====== Data excerpt ======

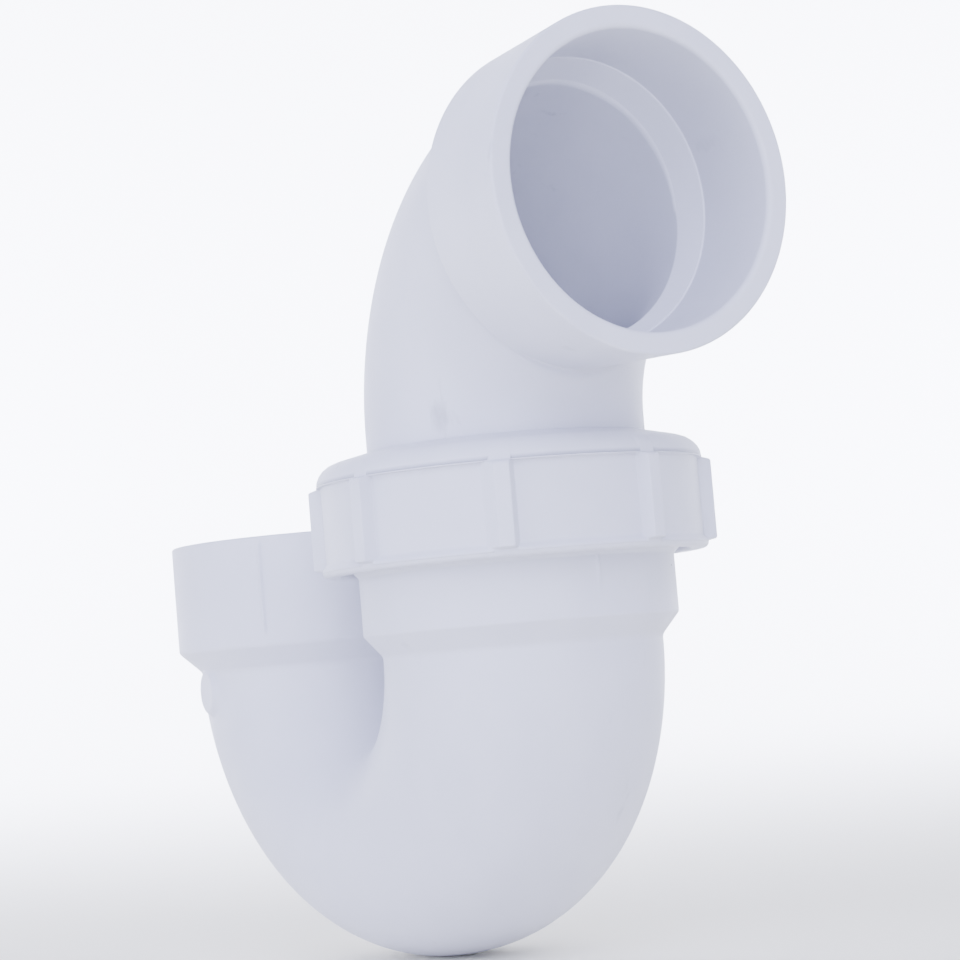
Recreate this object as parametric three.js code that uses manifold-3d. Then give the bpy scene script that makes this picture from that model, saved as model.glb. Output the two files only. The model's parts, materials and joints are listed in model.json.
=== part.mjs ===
// A drain P trap with a union, for 1-1/2 in solvent-weld pipe, in the order that it is put together:
// the U bend with its inlet hub and threaded neck, the rubber gasket, the end ring bonded on the
// elbow's spigot, the union nut, and the outlet elbow with its hub.
//
// Millimetres, +Z up. The origin is the centre of the inlet hub's rim, and the union's axis is
// parallel to Z at x = LEG_SPACING. The outlet points along +X, turned by REST_SWIVEL_DEGREES.

import * as THREE from 'three';
import { ParametricGeometry } from 'three/addons/geometries/ParametricGeometry.js';
import { mergeVertices } from 'three/addons/utils/BufferGeometryUtils.js';
import Module from 'manifold-3d';

const wasm = await Module();
wasm.setup();

// ---------------------------------------------------------------- driving dimensions

const FACETS = 40;                  // flat faces around every round surface
const MERGE_TOLERANCE = 1e-4;       // closer vertices than this are one vertex
const CLEARANCE = 0.3;              // gap between two pieces that touch
const OVERRUN = 1;                  // how far a cutter runs past the face it opens

// Tube: the wall that the bend and the elbow share.
const TUBE_RADIUS = 24.15;
const WATERWAY_RADIUS = 20.35;
const WALL = TUBE_RADIUS - WATERWAY_RADIUS;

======

__What you are asked to do__: Output all of the material, please, exactly as it stands.

__Response__:
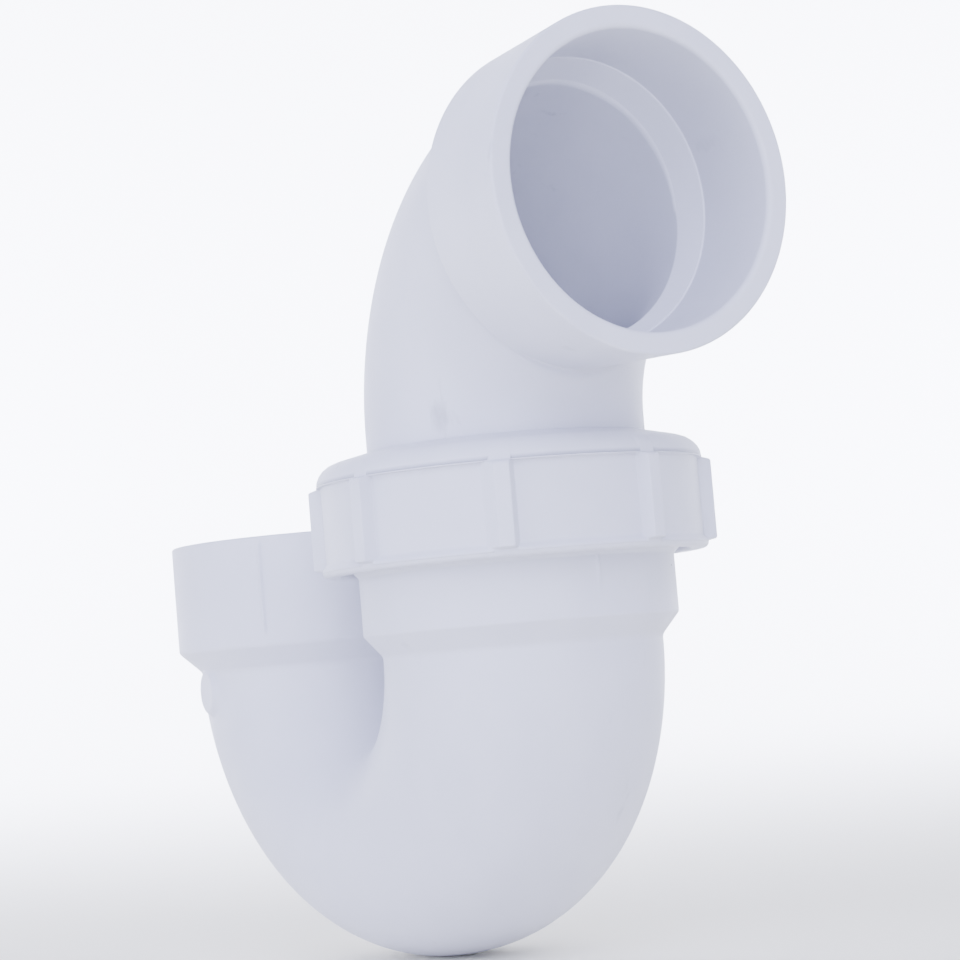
Recreate this object as parametric three.js code that uses manifold-3d. Then give the bpy scene script that makes this picture from that model, saved as model.glb. Output the two files only. The model's parts, materials and joints are listed in model.json.
=== part.mjs ===
// A drain P trap with a union, for 1-1/2 in solvent-weld pipe, in the order that it is put together:
// the U bend with its inlet hub and threaded neck, the rubber gasket, the end ring bonded on the
// elbow's spigot, the union nut, and the outlet elbow with its hub.
//
// Millimetres, +Z up. The origin is the centre of the inlet hub's rim, and the union's axis is
// parallel to Z at x = LEG_SPACING. The outlet points along +X, turned by REST_SWIVEL_DEGREES.

import * as THREE from 'three';
import { ParametricGeometry } from 'three/addons/geometries/ParametricGeometry.js';
import { mergeVertices } from 'three/addons/utils/BufferGeometryUtils.js';
import Module from 'manifold-3d';

const wasm = await Module();
wasm.setup();

// ---------------------------------------------------------------- driving dimensions

const FACETS = 40;                  // flat faces around every round surface
const MERGE_TOLERANCE = 1e-4;       // closer vertices than this are one vertex
const CLEARANCE = 0.3;              // gap between two pieces that touch
const OVERRUN = 1;                  // how far a cutter runs past the face it opens

// Tube: the wall that the bend and the elbow share.
const TUBE_RADIUS = 24.15;
const WATERWAY_RADIUS = 20.35;
const WALL = TUBE_RADIUS - WATERWAY_RADIUS;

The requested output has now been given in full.